Bundestagsvizepräsident Wolfgang Thierse (SPD) reagierte mit Bedauern auf den Rücktritt. Thierse, der gehofft hatte, die Bischöfin würde die Promille-Affäre in ihren Ämtern überstehen, sagte bei N24: «Ich bin traurig über diese Entscheidung. Aber ich verstehe sie sehr gut. Sie ist von großer innerer Konsequenz getragen.» Hamburgs Bischöfin Maria Jepsen sagte auf NDR Info, Käßmann habe besondere Akzente gesetzt. Die Lücke, die jetzt entstanden sei, lasse sich im Prinzip nicht schließen, weil Käßmann ein einmaliger Mensch sei. Die zurückgetretene EKD-Vorsitzende sei aber nicht so tief gefallen wie viele meinten. «Sie fällt nach menschlichen und gesellschaftlichen Vorstellungen aus ihren besonderen Positionen heraus, aber sie steht. Sie ist aufrecht geblieben mit geradem Rückgrat.»

Alice Schwarzer: Männer wären nicht zurückgetreten

Die Publizistin Alice Schwarzer sagte im Deutschlandradio Kultur, sie hätte sich gewünscht, dass Käßmann durchhalte. Die Gründe für den Rücktritt hätten auch mit ihrem hohen Maß an Integrität und Anspruch an sich selbst zu tun. Frauen neigten in solchen Situationen eher zu einer moralischen Lösung und ließen sich leichter verunsichern. Sie sei der Überzeugung, dass die Mehrheit der Männer wegen einer solchen Sache nicht zurückgetreten wäre. Darüber hinaus bewerte die Gesellschaft Alkoholkonsum immer noch unterschiedlich: «Ein Mann, der trinkt, der ist fidel. Dagegen frage man sich bei einer Frau: Hat die Kummer? Was säuft die denn da weg?»

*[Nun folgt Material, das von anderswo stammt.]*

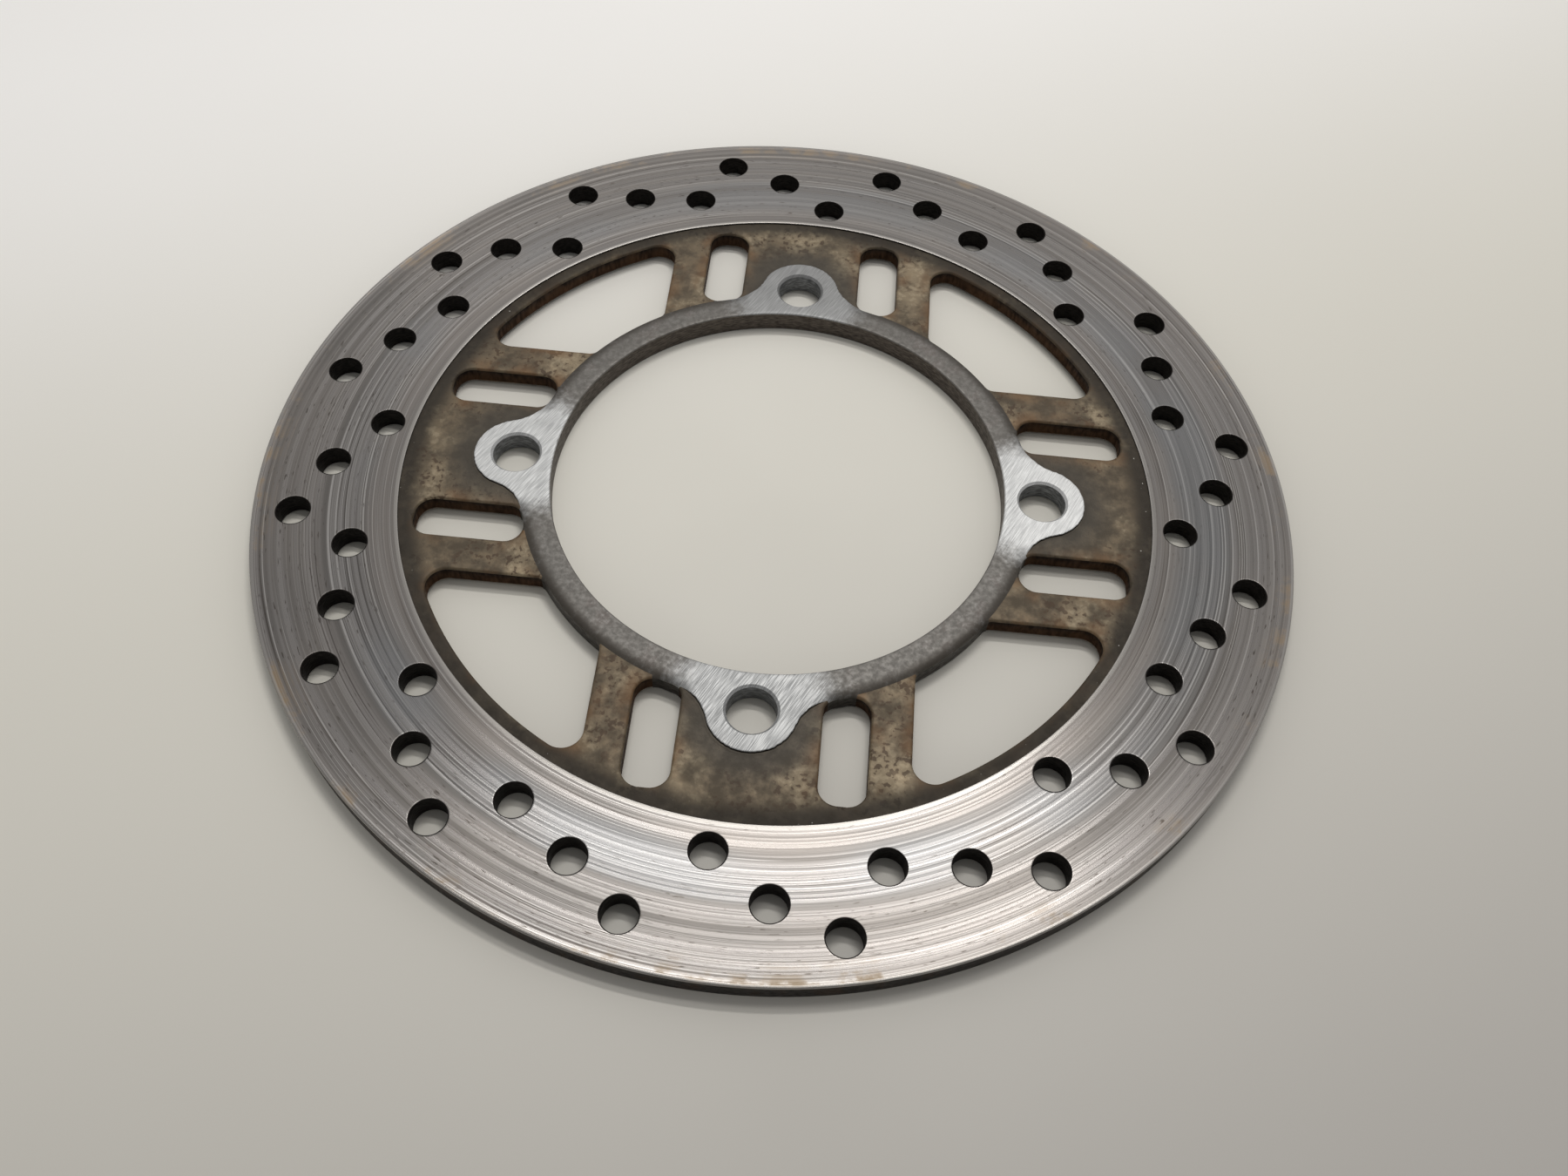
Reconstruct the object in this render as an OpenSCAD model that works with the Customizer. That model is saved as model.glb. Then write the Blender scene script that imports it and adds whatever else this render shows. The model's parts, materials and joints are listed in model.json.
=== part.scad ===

Der Rücktritt spaltet unterdessen die Deutschen. Eine Forsa-Umfrage im Auftrag des RTL-Mittagsmagazins «Punkt 12» ergab, dass 50 Prozent der Menschen die Entscheidung der EKD-Chefin als richtig bewerten. Immerhin 48 Prozent hätten Käßmann, die mit 1,54 Promille Blutalkohol mit ihrem Dienstwagen gefahren war, lieber weiter im Amt gesehen. In einer von N24 in Auftrag gegebenen emnid-Umfrage sagten 52 Prozent der Befragten, Käßmanns Entscheidung sei falsch. Nur 45 Prozent halten ihren Rücktritt für richtig. Die Mehrheit der Deutschen (55 Prozent) glaubt, dass das persönliche Ansehen der Theologin beschädigt ist. Das Ansehen der Kirche habe dagegen nicht gelitten, glauben 69 Prozent der Deutschen.